If the Security API is down then the Authentication login page loads up fine but it's impossible to authenticate ourselves as we are given an unexpected error message at the top of the screen. As soon as the API is back the login works perfectly.

Logging database offline: RESILIENT

Authentication still returns the correct information even if the logging database is offline.

Security API

Authentication not available: RESILIENT

If Authentication is down then the Security API will obviously not be able to authenticate, but as soon as it comes back online a reattempt is enough to continue as normal.

Message bus not available: RESILIENT

When the message bus is not available, certain API call that don't publish anything to the bus still work fine but the ones that do publish messages get stuck with no response. When the message bus comes back online if we simply reattempt the API call it should work correctly and publish the expected messages without any kind of manual intervention.

Logging database offline: RESILIENT

Just like the rest of the applications when the logging database is offline the Security API works perfectly fine, it just doesn't write to the logging database. When it's back online it writes logs again without any intervention.

Multitenant database offline: RESILIENT

The database info is cached so the Security API runs normally when the multitenancy database is offline and is not affected at all by this change. If, though, the Security API service is restarted somehow, therefore clearing the cache, then the API doesn't respond until the multitenancy database is back online.

Tenant database offline: RESILIENT

If the main tenant database is offline then of course the Security API will not be able to authenticate calls, but if we are already authenticated the problem relies on not even being able to access any of the data in the database, making it unusable. When the database is back online data can be retrieved immediately.

SMTP server not available: RESILIENT

With no available SMTP server then the "Reset Password" functionality will not be functional, but when the SMTP server recovers then the email sending from Security should work perfectly.

Security Sync Service

Message bus not available: NOT RESILIENT

With no message bus available then the Sync service is unable to publish messages and therefore the sync process cannot be triggered. If the message bus recovers then we have to manually restart the Sync service for it to recover it's expected behavior.

Logging database offline: RESILIENT

Just like the rest of the applications when the logging database is offline the Sync service works perfectly fine, it just doesn't write to the logging database. When it's back online it writes logs again without any intervention.

LDAP Sync Service

Message bus not available: RESILIENT

When the message bus is not available, if an LDAP sync process is attempted then nothing happens at all, no entry is created in the LDAP Monitoring tab, just an error in the database. When the message bus is up and running again if we click the button to manually synchronize, Security Admins UI indicates the request for a sync has been done but, and now the new entry for the sync attempt is successfully created with no issues.

Logging database offline: RESILIENT

Just like the rest of the applications when the logging database is offline the LDAP Sync service works perfectly fine, it just doesn't write to the logging database. When it's back online it writes logs again without any intervention.
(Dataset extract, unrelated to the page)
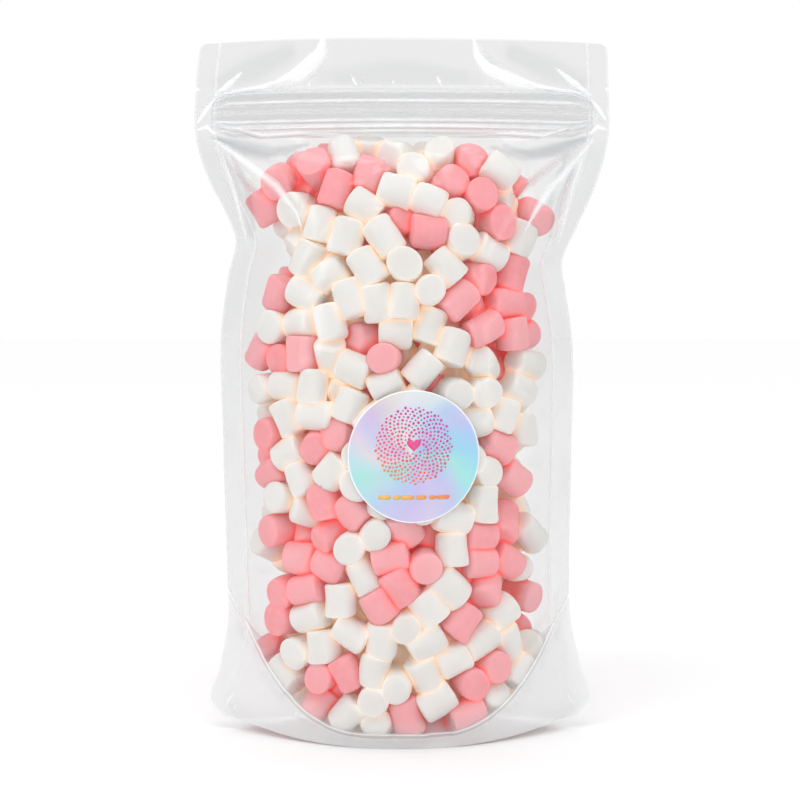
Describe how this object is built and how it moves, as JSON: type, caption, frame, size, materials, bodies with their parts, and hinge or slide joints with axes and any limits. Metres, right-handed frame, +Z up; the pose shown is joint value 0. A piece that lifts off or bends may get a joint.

Security API not available: RESILIENT

If the Security API is down, even if the LDAP Sync Service automatically runs it cannot complete any kind of sync as it depends on the API to create the new entry in the database and to updated or create users. Once back online though, synchronization is immediately available again though.

Azure AD Sync Service

Message bus not available: RESILIENT

When the message bus is not available, if any sync process has been already scheduled it will be executed. if a new Azure AD sync process is attempted from the UI then nothing happens at all, no entry is created in the Azure AD Monitoring tab, just an error in the database. When the message bus is up and running again if we click the button to manually synchronize, Security Admins UI indicates the request for a sync has been done but, and now the new entry for the sync attempt is successfully created with no issues.

Logging database offline: RESILIENT

Just like the rest of the applications when the logging database is offline the Azure AD Sync service works perfectly fine, it just doesn't write to the logging database. When it's back online it writes logs again without any intervention.

Security API not available: RESILIENT

If the Security API is down, even if the Azure AD Sync Service automatically runs it cannot complete any kind of sync as it depends on the API to create the new entry in the database and to updated or create users. Once back online though, synchronization is immediately available again though.